Introduction to Wet Felting Workshop (Beginner)

Sunday, May 31 | 1 PM - 4 PM
$40 | General
$30 | Textile Museum Members

This workshop lead by Camilla Leonelli Calzado, introduces participants to wet felting as a tactile, accessible textile practice rooted in material exploration and storytelling. It covers the absolute basics of the practice to build an understanding of how the practice can be used in tandem with other mediums/materials. The session centers on creating small-scale wet felted rectangular panels (approximately 12 x 9 inches), encouraging participants to engage with texture, sculptural layering, and intuitive design. The workshop is open to visual artists, youth, children and anyone curious about wool/textile design, with an emphasis on accessibility, experimentation, and collective making.

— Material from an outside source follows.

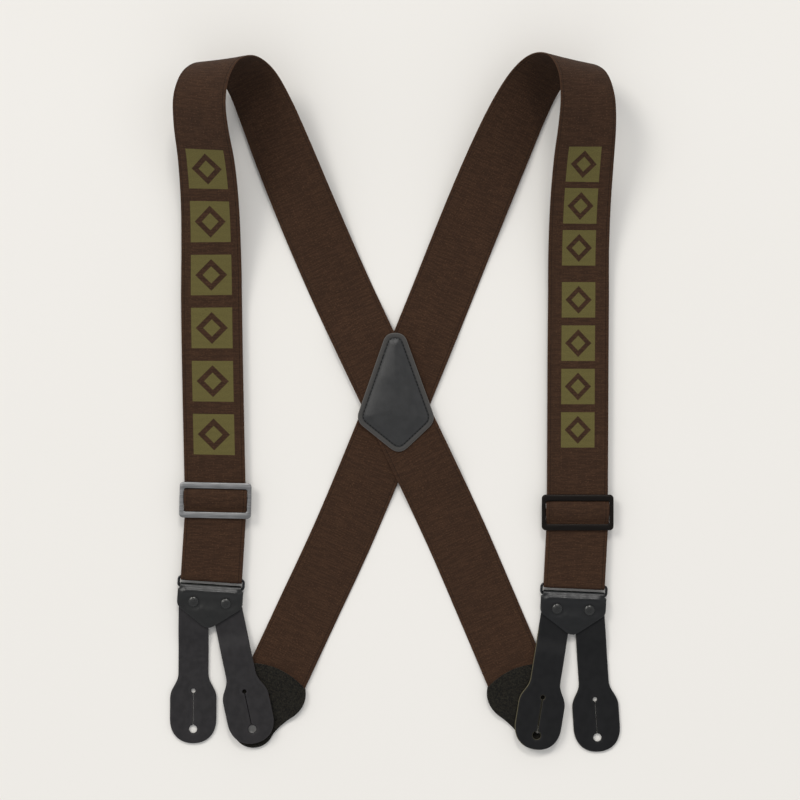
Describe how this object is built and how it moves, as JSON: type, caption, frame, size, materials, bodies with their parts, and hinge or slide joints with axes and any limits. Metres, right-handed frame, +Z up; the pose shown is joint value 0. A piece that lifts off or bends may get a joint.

Previous experience is not required. All materials are provided.

For any questions or accessibility accommodations, please contact Isabelle Sain (isain@textilemuseum.ca).

This programming is produced in collaboration with Re:Stance as part of the sustainable fashion symposium Temporality: A Love Letter to Gaia.

Type: Program

Date: May 31, 2026, 1pm - May 31, 2026, 4pm

Facilitator Bio

Camilla Leonelli Calzado is a multidisciplinary artist and researcher whose practice explores diasporic memory, transculturation, and the material languages of home. Born in Santiago de Cuba and raised in Canada, her work navigates the space between cultural inheritance and geographic distance, using textiles, found objects, sound, and performance to create immersive, sensory environments. Her practice is grounded in research-creation and auto-ethnographic methodologies, drawing on personal archives, oral histories, and embodied knowledge. Through processes such as wet felting, collaging, knitting, weaving, beading, and sculptural material transformation, she creates textile works that function as “floating islands” of memory; sites where fragmented histories are reassembled and made tangible. These works often extend beyond the studio into installation and participatory environments, inviting audiences to engage with memory as something lived, shared, and continually in motion.

Central to her practice is a commitment to accessibility, community engagement, and the expansion of craft within contemporary art discourse. By activating textiles as both material and method, Leonelli Calzado reimagines the Afro-diasporic archive as something relational and embodied, creating spaces where diasporic identities can be felt, remembered, and collectively redefined.